Critics believe the hierarchy in Rome is trying to turn the clock back to a more conservative and traditional church.
"The heart of the issue is not about nuns," said Sister Diana
Culbertson, a retired professor of literature and Scripture at Kent
State University. "It's about the interpretation of Vatican II. The
current hierarchy of the church does not have the same interpretation of
Vatican II as we do."
Culbertson, who refers to the investigation as the "nunquisition,"
said: "They see us as Marxist-feminist radicals. Rome has a picture of
American nuns that doesn't correspond to the picture we have of
ourselves.
"They want us in our place. But we don't make vows to the hierarchy. We make our vows to God."
Though Culbertson welcomes the appointment of Tobin to the Vatican
panel, she challenges his call for a "reconciliation" between the
Vatican and U.S. nuns.
"Reconciliation suggests we both have something to apologize for," she said. "Nuns have no apologies to make."
The investigation was ordered by Cardinal Franc Rod , the prefect of
the Vatican panel.
Tobin, as secretary, is in the No. 2 position on the
panel.
Rod appointed Mother Mary Clare Millea, superior of the
Connecticut-based Apostles of the Sacred Heart of Jesus, to carry out
the investigation.
Millea has mobilized teams of investigators to visit and take notes
in sisters' communities across the nation.
Those conducting the
investigation have declined to comment about it.

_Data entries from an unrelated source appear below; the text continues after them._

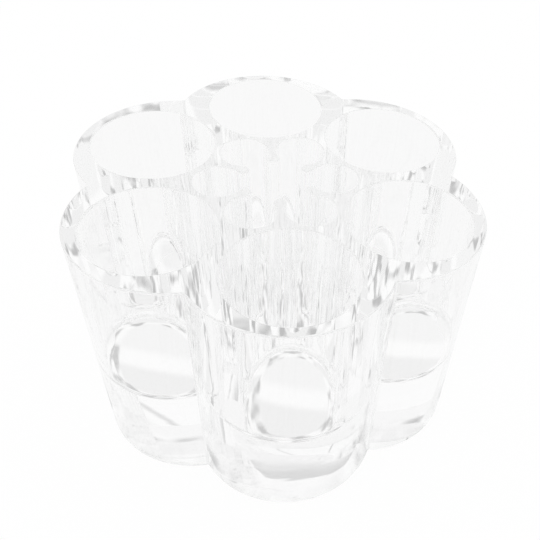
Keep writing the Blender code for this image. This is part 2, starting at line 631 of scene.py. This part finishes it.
def outside_profile(sizes):
    """The outer wall's section, from the underside's edge up to the top's edge."""
    edge = sizes.edge_round
    low = quarter(-edge, sizes.bottom + edge, edge, -QUARTER, 0.0, EDGE_STEPS)
    high = quarter(-edge, sizes.top - edge, edge, 0.0, QUARTER, EDGE_STEPS)
    return np.concatenate((low, high))


def hollow_profile(sizes, fillet):
    """A hollow's section, from the rim on the top down the wall and its fillet to the floor."""
    edge = sizes.edge_round
    rim = quarter(edge, sizes.top - edge, edge, QUARTER, math.pi, EDGE_STEPS)
    foot = quarter(-fillet, sizes.floor + fillet, fillet, 0.0, -QUARTER, FILLET_STEPS, -1.0)
    return np.concatenate((rim, foot))


def below_rim(profile):
    """Marks a hollow's rows: 0 on its rounded rim, and 1 on the wall and floor under it."""
    return (np.arange(len(profile)) >= RIM_ROWS).astype(float)


def dish_profile(sizes):
    """A well floor's section: height floor - dish * (1 - share ** 2), with share 1 at its edge.

    The slope of that bowl at a share is 2 * dish * share / radius, and the normal leans against it.
    """
    radius = sizes.well_radius - sizes.well_fillet
    share = np.linspace(1.0, 0.0, DISH_STEPS + 1)
    slope = 2.0 * sizes.floor_dish * share / radius
    length = np.hypot(slope, 1.0)
    height = sizes.floor - sizes.floor_dish * (1.0 - share**2)
    return np.stack(((share - 1.0) * radius, height, -slope / length, 1.0 / length), axis=1)


def add_outside(skin, sizes, outside):
    """The outer wall and the flat underside, which spreads from the axis to the wall's edge."""
    skin.sweep(outside, outside_profile(sizes))
    edge = offset(outside, -sizes.edge_round)
    skin.spread(edge * 0.0, edge, sizes.bottom, -1.0, UNDERSIDE_ROWS, closed=True)


def add_centre_opening(skin, sizes, opening, web):
    """The lobed opening's wall and its floor, which spreads from a hub near each lobe's mouth."""
    profile = hollow_profile(sizes, sizes.lobe_fillet)
    skin.sweep(opening, profile, below_rim(profile))
    half = PITCH / 2.0
    edge = offset(web, -sizes.lobe_fillet)
    tip = len(edge) // 2
    lobe = np.concatenate((turned(edge[tip:], -PITCH), edge[1 : tip + 1]))
    spoke = np.linspace(0.0, 1.0, SPOKE_STEPS + 1)[:-1, None]
    border = np.concatenate((lobe[0] * spoke, lobe, lobe[-1] * spoke[:0:-1], lobe[:1] * 0.0))
    reach = HUB_SHARE * np.hypot(*lobe[0])
    hub = np.broadcast_to(polar(reach, -half), border.shape)
    for way in WAYS:
        skin.spread(turned(hub, way), turned(border, way), sizes.floor, 1.0, FLOOR_ROWS)


def add_wells(skin, sizes, petal, web, neck):
    """Each well with the flat top about it.

    The top is a cell that every ray from the well's axis leaves once, so its grid runs from the
    well's rim straight out to the cell's border. The well's own steps lie on the same rays.
    """
    edge = sizes.edge_round
    outer = offset(petal, -edge)
    inner = offset(web, edge)
    last = len(inner) - 1
    along = np.linspace(0.0, 1.0, SIDE_STEPS + 1)[1:-1, None]
    side = outer[-1] + (inner[last] - outer[-1]) * along
    across = np.linspace(0.0, 1.0, CHORD_STEPS + 1)[1:-1, None]
    chord = inner[last - neck] + (inner[neck] - inner[last - neck]) * across
    back = np.stack((side[::-1, 0], -side[::-1, 1]), axis=1)
    lobe_high, lobe_low = inner[last : last - neck - 1 : -1], inner[neck::-1]
    border = np.concatenate((outer, side, lobe_high, chord, lobe_low, back, outer[:1]))
    centre = polar(sizes.ring_radius, 0.0)
    rays = (border - centre) / np.hypot(*(border - centre).T)[:, None]
    rim = centre + rays * (sizes.well_radius + edge)
    wall = (centre + rays[:-1] * sizes.well_radius, rays[:-1])
    profile = hollow_profile(sizes, sizes.well_fillet)
    dish = dish_profile(sizes)
    disc = (centre + rays[:-1] * (sizes.well_radius - sizes.well_fillet), rays[:-1])
    tip = last // 2
    web_low, web_high = inner[neck : tip + 1], inner[last - neck : tip - 1 : -1]
    for way in WAYS:
        skin.spread(turned(rim, way), turned(border, way), sizes.top, 1.0, TOP_ROWS)
        skin.spread(turned(web_low, way), turned(web_high, way), sizes.top, 1.0, WEB_ROWS)
        skin.sweep((turned(wall[0], way), turned(wall[1], way)), profile, below_rim(profile))
        skin.sweep((turned(disc[0], way), turned(disc[1], way)), dish)


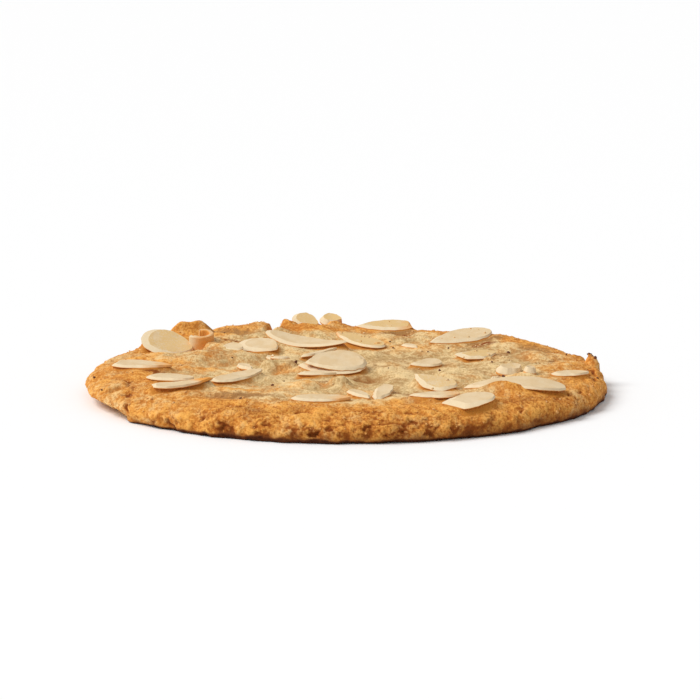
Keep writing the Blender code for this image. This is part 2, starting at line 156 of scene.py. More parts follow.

Earlier this month, five investigators spent five days at the Cleveland-based Sisters of the Congregation of St. Joseph.
"We weren't apprised of the reason for it or what they were looking
for," said Gina Sullivan, spokeswoman for the congregation. "We still
don't know what the outcome will be. Whether we will ever know remains
to be seen."
Sullivan said the investigators were polite, gracious and
well-received by the congregation. Investigators met with nuns in groups
and individually.
A prepared statement by Sister Nancy Conway, head of the St. Joseph
congregation, said, "We are hopeful that the Apostolic Visitation will
offer an opportunity for the institutional Church to learn more about
our spirituality and ministry, which our sisters have lived in fidelity
to the spirit of our foundresses for more than 350 years."
One of the questions investigators ask, according to the Visitation's
Web site, is: "What is the process for responding to sisters who
dissent publicly from church teaching and discipline."

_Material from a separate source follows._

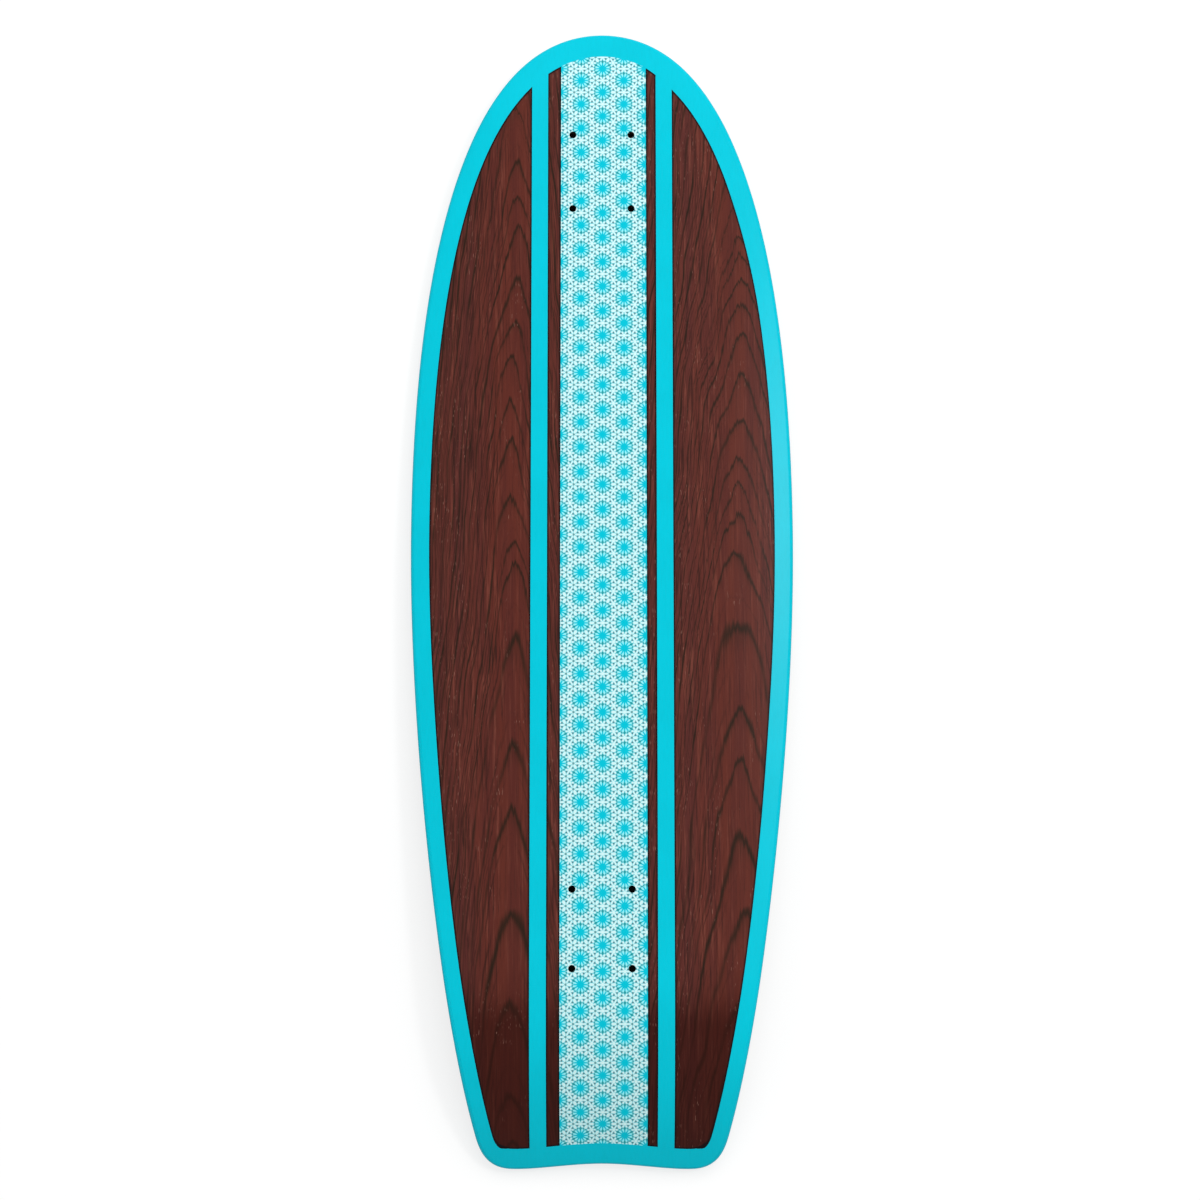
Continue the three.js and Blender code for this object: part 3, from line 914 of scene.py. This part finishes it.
PANEL_COLUMNS = 17
PANEL_FILM = 0.12
LATTICE_PITCH = 17.766
LATTICE_COLUMN = 15.157
LATTICE_START = -296.07
LATTICE_SHIFT = 0.44
SOFT_EDGE = 0.12
SIXTH_TURN = math.radians(60)
TWELFTH_TURN = math.radians(30)
DISC_RADIUS = 4.6
STAR_PLACE = LATTICE_PITCH / 2
STAR_RADIUS = 1.2
TRIPLE_POINT = LATTICE_PITCH / math.sqrt(3)
TRIPLE_DOT_RADIUS = 0.88
DOT_RADIUS = 0.66
DOT_PLACE = (2.22, 1.35)
SCALLOP_RADIUS = 0.75
SCALLOP_PLACE = (5.3, 0.95)
TIP_PLACE = 5.35
TIP_SIZE = (1.5, 1.0)

# The drops and the arms of the stars: how far out the middle is, half the length, half the width, and how
# fast it widens outwards.

PETAL = (8.05, 2.0, 0.9, -0.21)
DISC_DROP = (3.9, 1.5, 0.57, 0.26)
LEVEL_ARM = (2.4, 1.8, 0.66, 0.0)
TURNED_ARM = (2.2, 0.86, 0.66, 0.0)

PANEL_CLOUD_PATCH = (16, 16, 3.0)
PANEL_WHITE = (paint(222, 255, 255), paint(210, 251, 253))
PANEL_GROUND = paint(124, 219, 229)
DISC_CYAN = paint(0, 202, 223)
SCALLOP_TEAL = paint(40, 160, 171)
TIP_TEAL = paint(36, 158, 166)
PALE_DROP = paint(154, 248, 255)
DOT_GREY = paint(90, 136, 146)
TRIPLE_DOT_GREY = paint(104, 160, 164)


def off_nearest(film, value, step, start):
    """How far a value is from the nearest of a row of places at even steps."""
    moved = value - start
    return moved - film.work("ROUND", moved / step) * step


def off_rosette(film, across, along):
    """How far a place is, across and along, from the middle of the nearest rosette."""
    near_x = off_nearest(film, across, 2 * LATTICE_COLUMN, LATTICE_SHIFT)
    near_y = off_nearest(film, along, LATTICE_PITCH, LATTICE_START)
    next_x = off_nearest(film, across, 2 * LATTICE_COLUMN, LATTICE_SHIFT + LATTICE_COLUMN)
    next_y = off_nearest(film, along, LATTICE_PITCH, LATTICE_START + LATTICE_PITCH / 2)
    near = film.length(near_x, near_y)
    closer = film.work("LESS_THAN", film.length(next_x, next_y), near)
    return near_x + (next_x - near_x) * closer, near_y + (next_y - near_y) * closer


def rosette_panel():
    film = Recipe("rosette_panel", INK_ROUGHNESS, INK_SPECULAR)
    across, along = film.places()[:2]
    x, y = off_rosette(film, across, along)
    radius = film.length(x, y)
    angle = film.work("ARCTAN2", y, x)

    def spoke(every, start):
        """How far out, and how far aside of, the nearest of a ring of spokes."""
        turn = off_nearest(film, angle, every, start)
        return radius * film.work("COSINE", turn), abs(radius * film.work("SINE", turn))

    def filled(outside):
        return film.ramp(outside, -SOFT_EDGE, SOFT_EDGE, 1.0, 0.0)

    def drop(out, aside, centre, half_length, half_width, widening):
        """A rounded drop that lies along a spoke and may widen along it."""
        half = film.most(half_width + (out - centre) * widening, SOFT_EDGE)
        return (film.length((out - centre) / half_length, aside / half) - 1.0) * half_width

    out, aside = spoke(SIXTH_TURN, 0)
    petals = filled(drop(out, aside, *PETAL))
    triple_dots = filled(film.length(out - TRIPLE_POINT, aside) - TRIPLE_DOT_RADIUS)
    scallops = filled(film.length(out - SCALLOP_PLACE[0], aside - SCALLOP_PLACE[1]) - SCALLOP_RADIUS)
    out, aside = spoke(SIXTH_TURN, SIXTH_TURN / 2)
    inward = STAR_PLACE - out
    level_arm = drop(aside, abs(inward), *LEVEL_ARM)
    turned_out = aside * math.cos(SIXTH_TURN) + inward * math.sin(SIXTH_TURN)
    turned_aside = inward * math.cos(SIXTH_TURN) - aside * math.sin(SIXTH_TURN)
    turned_arm = drop(turned_out, abs(turned_aside), *TURNED_ARM)
    star_middle = film.length(aside, inward) - STAR_RADIUS
    stars = filled(film.least(film.least(level_arm, turned_arm), star_middle))
    dots = filled(film.length(aside - DOT_PLACE[0], inward - DOT_PLACE[1]) - DOT_RADIUS)
    off_tip = abs(out - TIP_PLACE) / TIP_SIZE[0] + aside / TIP_SIZE[1] - 1.0
    tips = filled(off_tip * TIP_SIZE[1])
    out, aside = spoke(TWELFTH_TURN, TWELFTH_TURN / 2)
    drops = filled(drop(out, aside, *DISC_DROP))
    discs = filled(radius - DISC_RADIUS)

    white = film.blend(film.noise(across, along, *PANEL_CLOUD_PATCH), *PANEL_WHITE)
    tone = film.blend(film.most(petals, stars), PANEL_GROUND, white)
    tone = film.blend(discs, tone, DISC_CYAN)
    tone = film.blend(scallops, tone, SCALLOP_TEAL)
    tone = film.blend(tips, tone, TIP_TEAL)
    tone = film.blend(drops, tone, PALE_DROP)
    tone = film.blend(dots, tone, DOT_GREY)
    tone = film.blend(triple_dots, tone, TRIPLE_DOT_GREY)
    film.colour(tone)
    film.bump(film.noise(across, along, *INK_GRAIN_PATCH), INK_RELIEF)
    return film.material


panel_edges = (PANEL_SHIFT - PANEL_WIDTH / 2, PANEL_SHIFT + PANEL_WIDTH / 2)
panel = printed_band("rosette_panel", *panel_edges, PANEL_COLUMNS, PANEL_FILM)
bore(panel)
mark_places(panel)
panel.data.materials.append(rosette_panel())
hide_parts("centre_panel_print")
bpy.data.objects.remove(drill)

# Edge paint. The rounded edge of the stack is filled, sanded and painted the same cyan. The paint wraps
# from the border print over the rounding down to the grip sheet.

PAINT_THICKNESS = 0.15
ROUNDING_STEPS = 8
DARKER_PAINT = paint(0, 201, 221)


def edge_paint():
    turns = np.linspace(0, math.pi / 2, ROUNDING_STEPS)
    upper = [(EDGE_RADIUS * (1 - math.cos(turn)), EDGE_RADIUS * (1 - math.sin(turn))) for turn in turns]
    lower = [(STACK - depth, inset) for depth, inset in reversed(upper)]
    profile = upper + [(STACK / 2, 0)] + lower
    section = [(GLUE_LINE + PAINT_THICKNESS - inset, depth) for depth, inset in profile]
    section += [(GLUE_LINE - inset, depth) for depth, inset in reversed(profile)]
    rings = [press(rim_places + rim_outward * stand, depth) for stand, depth in section]
    loops = np.arange(len(rings) * len(rim)).reshape(len(rings), len(rim))
    faces = [wall_between(loops[k - 1], loops[k]) for k in range(len(loops))]
    return finished("edge_paint_band", np.concatenate(rings), np.concatenate(faces))


edge = edge_paint()
mark_places(edge)
edge.data.materials.append(ink("edge_paint", CYAN, DARKER_PAINT))
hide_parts("edge_paint")

# Floor. A plain white board that the deck lies on, riding side down. It slopes by about two degrees,
# because the deck rests on its tail and on its rails near the nose. It glows white for the camera, less
# near the deck, where the lights make up the rest, and it takes the deck's shadow.

FLOOR_SIZE = 24000
FLOOR_GAP = 0.2
NOSE_REST_START = 200
FLOOR_ROUGHNESS = 0.9
FLOOR_GREY = paint(150, 150, 150)
FLOOR_WHITE = paint(255, 255, 255)
FLOOR_GLOW = 0.74
EVEN_FLOOR = (1500, 6000)


def lay_floor():
    points = points_of(grip)
    lowest = points[points[:, 2].argmin()]
    ahead = points[points[:, 1] > NOSE_REST_START]
    slope = ((ahead[:, 2] - lowest[2]) / (ahead[:, 1] - lowest[1])).min()
    half = FLOOR_SIZE / 2
    corners = []
    for x, y in ((-half, -half), (half, -half), (half, half), (-half, half)):
        z = lowest[2] + slope * (y - lowest[1]) - FLOOR_GAP
        corners.append((x * MM, y * MM, z * MM))
    mesh = bpy.data.meshes.new("floor")
    mesh.from_pydata(corners, [], [(0, 1, 2, 3)])
    floor = bpy.data.objects.new("floor", mesh)
    bpy.context.scene.collection.objects.link(floor)
    return floor


def seen_rays(tree):
    """One for a ray from the camera, straight, by a reflection or through glass, and nought for the light
    that falls on the deck."""
    rays = tree.nodes.new("ShaderNodeLightPath")
    seen = rays.outputs["Is Camera Ray"]
    for name in ("Is Glossy Ray", "Is Transmission Ray"):
        either = tree.nodes.new("ShaderNodeMath")
        either.operation = "MAXIMUM"
        tree.links.new(seen, either.inputs[0])
        tree.links.new(rays.outputs[name], either.inputs[1])
        seen = either.outputs[0]
    return seen


def white_board():
    board = Recipe("white_board", FLOOR_ROUGHNESS, 0.0)
    board.colour(FLOOR_GREY)
    board.surface.inputs["Emission Color"].default_value = FLOOR_WHITE
    spot = board.nodes.new("ShaderNodeNewGeometry")
    x, y = board.parts(spot.outputs["Position"])[:2]
    near, far = EVEN_FLOOR
    glow = board.ramp(board.length(x, y), near * MM, far * MM, FLOOR_GLOW, 1.0)
    seen = Value(board, seen_rays(board.material.node_tree))
    board.put(board.surface.inputs["Emission Strength"], seen * glow)
    return board.material


lay_floor().data.materials.append(white_board())

# Light. An even pale room, a broad panel overhead towards the nose, and a small one on the right, whose
# sheen shows on the right border. The broad panel is left out of reflections, so the nose has no sheen.

ROOM_LIGHT = 0.5
OVERHEAD_PLACE = Vector((500, 2400, 3200))
OVERHEAD_SIZE = 3000
OVERHEAD_POWER = 76
RIGHT_PLACE = Vector((1620, 620, 3000))
RIGHT_SIZE = 500
RIGHT_POWER = 20.5


def light_room():
    world = bpy.data.worlds.new("room")
    bpy.context.scene.world = world
    world.use_nodes = True
    tree = world.node_tree
    level = tree.nodes.new("ShaderNodeMapRange")
    level.inputs["To Min"].default_value = ROOM_LIGHT
    level.inputs["To Max"].default_value = 1.0
    tree.links.new(seen_rays(tree), level.inputs["Value"])
    background = tree.nodes["Background"]
    background.inputs["Color"].default_value = (1, 1, 1, 1)
    tree.links.new(level.outputs["Result"], background.inputs["Strength"])


def hang_light(name, place, size, power):
    """A round panel of light that faces the deck."""
    light = bpy.data.objects.new(name, bpy.data.lights.new(name, "AREA"))
    light.data.shape = "DISK"
    light.data.size = size * MM
    light.data.energy = power
    light.location = place * MM
    light.rotation_euler = (-place).to_track_quat("-Z", "Y").to_euler()
    bpy.context.scene.collection.objects.link(light)
    return light


light_room()
overhead = hang_light("overhead_panel", OVERHEAD_PLACE, OVERHEAD_SIZE, OVERHEAD_POWER)
overhead.visible_glossy = False
hang_light("right_panel", RIGHT_PLACE, RIGHT_SIZE, RIGHT_POWER)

That question, says the Rev. Thomas Reese, a Jesuit theologian at
Georgetown University in Washington, D.C., shows what the inquiry really
is all about -- the idea that nuns should not think for themselves or question church authority.
Reese, an outspoken critic of the investigation, said the appointment
of Tobin, a Redemptorist who had been the superior of his order, is
"extraordinary."
"It's also extraordinary how he has been outspoken about the
visitation," said Reese. "This guy has been forthrightly acknowledging
that the visitation has upset people tremendously in the United States
and that the Vatican has to respond. It's obvious he has heard the
concerns."
Another Vatican panel is investigating the Leadership Conference of
Women Religious, an organization that represents 95 percent of the
nation's 59,000 nuns.
The investigation, begun in spring 2009, is called a "doctrinal
assessment of the activities and initiatives" of the leadership
conference.
According to a letter the conference sent to its members announcing
the assessment, the Vatican doesn't think nuns have adequately addressed
three issues: Allowing only men to become priests; the idea that Jesus
and the Catholic Church are central for achieving salvation; and "the
problem of homosexuality."
Officials of the conference, based in Silver Spring, Md., have declined to discuss details of the investigation.
However, Sister Annmarie Sanders, spokeswoman for the conference,
said this month that leaders of her group have had no communication with
the Vatican panel since April.
Asked whether she feels the nuns' conference is being kept in the
dark regarding the investigation, Sanders said, "Very much so."